La semaine dernière (« Echos du Nord » n° 345), nous avons rappelé l’article 53 de la Constitution de la République gabonaise. A savoir que « l’initiative des lois appartient concurremment au Gouvernement et au Parlement » et l’article 132 du Code pénal (Loi n°21/63 du 31 mai 1963) : « Seront punis de la destitution et pourront l’être, en outre, d’une amende d’un montant maximum d’un million de francs : 1. les juges, les magistrats du ministère public, les officiers de police qui se seront immiscés dans l’exercice du pouvoir législatif, soit par des règlements contenant des dispositions législatives, soit en arrêtant ou suspendant l’exécution d’une ou plusieurs lois, soit en délibérant sur le point de savoir si les lois seront publiées ou exécutées ; 2. les juges, les magistrats du ministère public, les officiers de police judiciaire qui auraient excédé leur pouvoir en s’immisçant dans les matières attribuées aux autorités administratives, soit en faisant des règlements sur ces matières, soit en défendant d’exécuter les ordres émanés de l’administration, etc. Dans tous les cas prévus au présent article, les coupables pourront, en outre, être condamnés à l’interdiction des droits civiques et de tout emploi public pendant dix ans au plus. » La forfaiture d’Aboghe Ella tombe en plein sous le coup de cet article 132 du Code pénal.

Tout montre qu’Aboghe Ella n’a rien fait d’autre que de chercher à sauver la peau de sa petite majesté « Tropicale » Ali Bongo Ondimba.

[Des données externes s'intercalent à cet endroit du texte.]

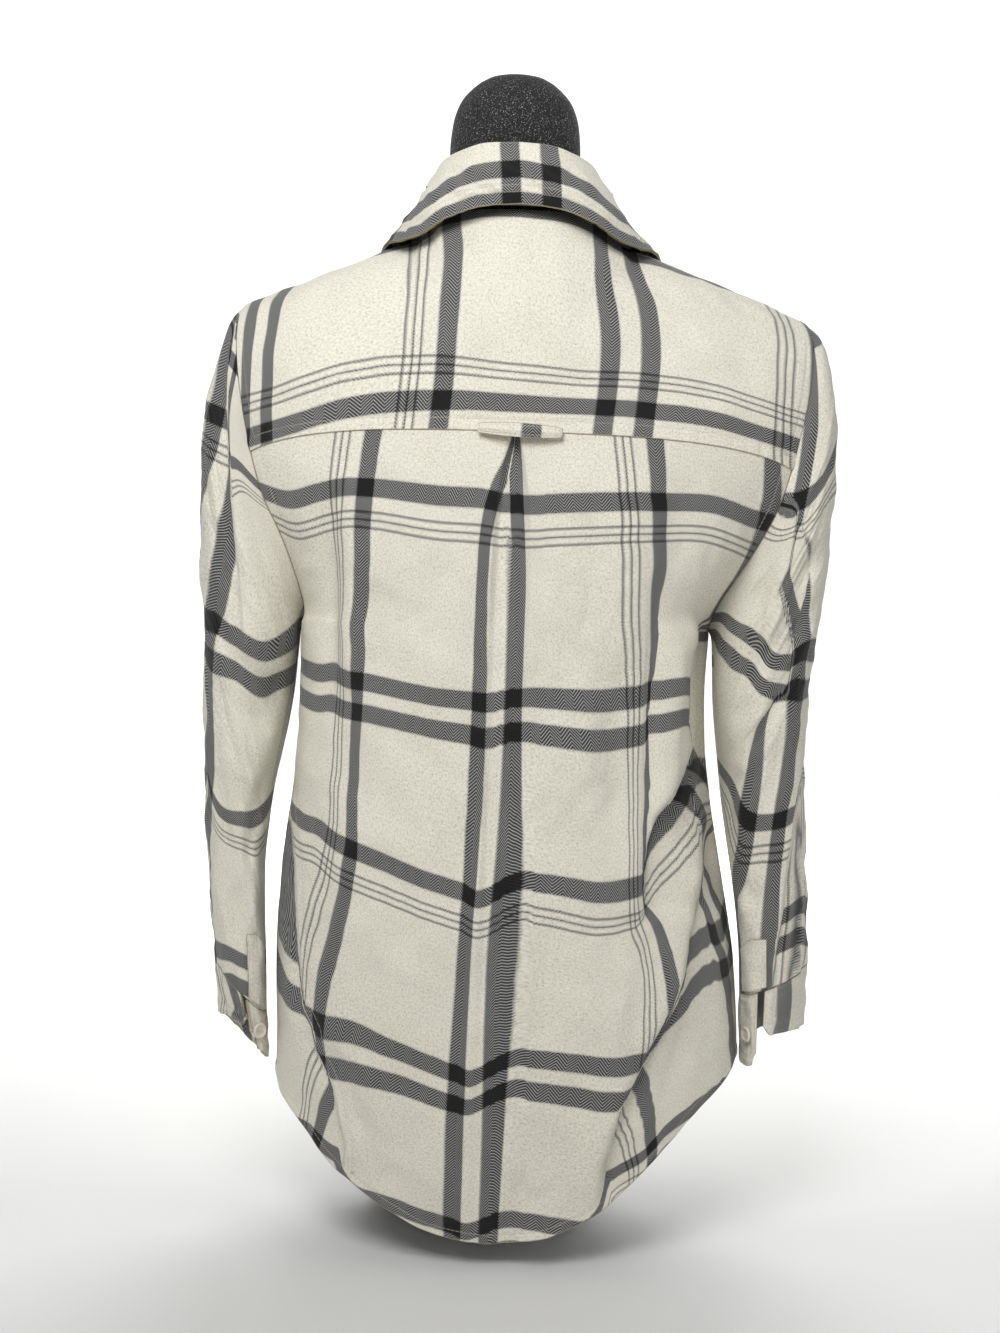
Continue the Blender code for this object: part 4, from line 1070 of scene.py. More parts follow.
@dataclass
class BackPanel:
    """The back below the yoke, with an inverted box pleat that opens downward."""

    rows: int = 200
    pleat_reach: float = 24.0
    pleat_columns: int = 56
    side_columns: int = 76
    thick: float = 1.3
    flat: tuple[float, float] = (0.46, 0.57)
    cut_at: tuple[float, float] = (153.6, 64.0)
    clear: float = 20.0
    folds: tuple[Fold, ...] = (
        Fold((126, 440), (121, 300), 5.5, 12, 1.6), Fold((110, 470), (107, 270), -4.5, 4.0),
        Fold((150, 470), (141, 380), -2.0, 6), Fold((78, 480), (84, 300), -2.2, 13),
        Fold((128, 560), (126, 480), -2.4, 10), Fold((60, 440), (66, 300), 2.4, 16),
        Fold((120, 240), (146, 150), 3.0, 13), Fold((150, 190), (128, 110), -3.5, 9),
        Fold((101, 230), (86, 130), 2.5, 10), Fold((-107, 560), (-101, 400), 4.5, 13, 1.8),
        Fold((-124, 530), (-117, 380), -5.5, 8), Fold((-95, 330), (-107, 180), 3.5, 14),
        Fold((-91, 300), (-35, 262), 3.0, 12), Fold((-113, 150), (-75, 74), -4.0, 10),
        Fold((-60, 220), (-84, 90), 2.5, 15), Fold((-55, 120), (-79, 60), 3.0, 14),
        Fold((-25, 430), (-35, 330), 2.4, 16), Fold((39, 420), (51, 300), 2.4, 16),
        Fold((-25, 120), (-19, 30), 2.8, 15), Fold((45, 110), (31, 30), -3.0, 13),
        Fold((-150, 240), (-132, 130), 3.5, 9), Fold((44, 250), (40, 150), -2.0, 14),
    )
    ripple: Ripple = Ripple(seed=3, height=0.8, length=42.0, stretch=1.6)
    fine: Ripple = Ripple(seed=4, height=0.22, length=13.0, stretch=1.2, waves=22)
    first: Drape = drape(BACK_MIDDLE, BACK_LEFT, ({
        132.3: ((1, 560), (-5, 547), (-9, 537)), 146.3: ((3, 542), (-1, 534)), 139.3: ((-7, 529),),
    }, {}))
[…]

Au point de légiférer en lieu et place du législateur. Alors quelle impartialité a une Cenap dirigée par un magistrat non pas seulement complaisant, mais qui falsifie la loi ?
A partir de là, les candidats de l’opposition ne peuvent laisser Aboghe Ella dans le jeu. Et l’autre mobilisation populaire utile est d’exiger, sous huitaine, le départ d’Aboghe Ella de la tête de la Cenap. Il n’a pas le profil de neutralité requis pour cette fonction.